* _The task_:
Restate all of the data exactly.

* _Stored records_:
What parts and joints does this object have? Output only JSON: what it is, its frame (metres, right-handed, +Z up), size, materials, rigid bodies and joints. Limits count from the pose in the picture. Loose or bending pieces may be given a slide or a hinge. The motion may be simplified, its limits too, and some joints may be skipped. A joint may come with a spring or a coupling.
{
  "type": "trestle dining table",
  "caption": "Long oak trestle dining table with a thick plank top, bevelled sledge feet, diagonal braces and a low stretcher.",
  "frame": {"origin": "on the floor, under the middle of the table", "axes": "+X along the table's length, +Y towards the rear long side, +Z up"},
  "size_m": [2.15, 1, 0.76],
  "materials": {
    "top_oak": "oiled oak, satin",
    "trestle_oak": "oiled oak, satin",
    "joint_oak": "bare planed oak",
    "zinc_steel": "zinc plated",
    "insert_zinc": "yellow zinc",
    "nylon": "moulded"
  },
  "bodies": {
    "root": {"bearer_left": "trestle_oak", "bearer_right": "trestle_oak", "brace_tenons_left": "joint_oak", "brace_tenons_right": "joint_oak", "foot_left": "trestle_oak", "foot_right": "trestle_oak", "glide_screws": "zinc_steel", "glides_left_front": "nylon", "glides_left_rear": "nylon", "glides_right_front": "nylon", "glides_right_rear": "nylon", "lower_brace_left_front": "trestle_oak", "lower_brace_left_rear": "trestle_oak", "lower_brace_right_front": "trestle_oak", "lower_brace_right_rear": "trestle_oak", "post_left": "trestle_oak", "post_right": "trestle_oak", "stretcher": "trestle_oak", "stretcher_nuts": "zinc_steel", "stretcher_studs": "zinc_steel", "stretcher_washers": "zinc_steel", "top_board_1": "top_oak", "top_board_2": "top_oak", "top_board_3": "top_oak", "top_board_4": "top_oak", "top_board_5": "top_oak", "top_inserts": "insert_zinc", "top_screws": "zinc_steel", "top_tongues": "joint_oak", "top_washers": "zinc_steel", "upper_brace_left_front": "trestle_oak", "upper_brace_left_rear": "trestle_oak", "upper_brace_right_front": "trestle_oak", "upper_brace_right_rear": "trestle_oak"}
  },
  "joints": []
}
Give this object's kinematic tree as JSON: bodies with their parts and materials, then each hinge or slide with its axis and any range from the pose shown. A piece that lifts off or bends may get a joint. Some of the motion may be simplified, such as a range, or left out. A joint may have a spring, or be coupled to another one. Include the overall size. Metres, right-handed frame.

* _Complete output_:
What parts and joints does this object have? Output only JSON: what it is, its frame (metres, right-handed, +Z up), size, materials, rigid bodies and joints. Limits count from the pose in the picture. Loose or bending pieces may be given a slide or a hinge. The motion may be simplified, its limits too, and some joints may be skipped. A joint may come with a spring or a coupling.
{
  "type": "trestle dining table",
  "caption": "Long oak trestle dining table with a thick plank top, bevelled sledge feet, diagonal braces and a low stretcher.",
  "frame": {"origin": "on the floor, under the middle of the table", "axes": "+X along the table's length, +Y towards the rear long side, +Z up"},
  "size_m": [2.15, 1, 0.76],
  "materials": {
    "top_oak": "oiled oak, satin",
    "trestle_oak": "oiled oak, satin",
    "joint_oak": "bare planed oak",
    "zinc_steel": "zinc plated",
    "insert_zinc": "yellow zinc",
    "nylon": "moulded"
  },
  "bodies": {
    "root": {"bearer_left": "trestle_oak", "bearer_right": "trestle_oak", "brace_tenons_left": "joint_oak", "brace_tenons_right": "joint_oak", "foot_left": "trestle_oak", "foot_right": "trestle_oak", "glide_screws": "zinc_steel", "glides_left_front": "nylon", "glides_left_rear": "nylon", "glides_right_front": "nylon", "glides_right_rear": "nylon", "lower_brace_left_front": "trestle_oak", "lower_brace_left_rear": "trestle_oak", "lower_brace_right_front": "trestle_oak", "lower_brace_right_rear": "trestle_oak", "post_left": "trestle_oak", "post_right": "trestle_oak", "stretcher": "trestle_oak", "stretcher_nuts": "zinc_steel", "stretcher_studs": "zinc_steel", "stretcher_washers": "zinc_steel", "top_board_1": "top_oak", "top_board_2": "top_oak", "top_board_3": "top_oak", "top_board_4": "top_oak", "top_board_5": "top_oak", "top_inserts": "insert_zinc", "top_screws": "zinc_steel", "top_tongues": "joint_oak", "top_washers": "zinc_steel", "upper_brace_left_front": "trestle_oak", "upper_brace_left_rear": "trestle_oak", "upper_brace_right_front": "trestle_oak", "upper_brace_right_rear": "trestle_oak"}
  },
  "joints": []
}
Give this object's kinematic tree as JSON: bodies with their parts and materials, then each hinge or slide with its axis and any range from the pose shown. A piece that lifts off or bends may get a joint. Some of the motion may be simplified, such as a range, or left out. A joint may have a spring, or be coupled to another one. Include the overall size. Metres, right-handed frame.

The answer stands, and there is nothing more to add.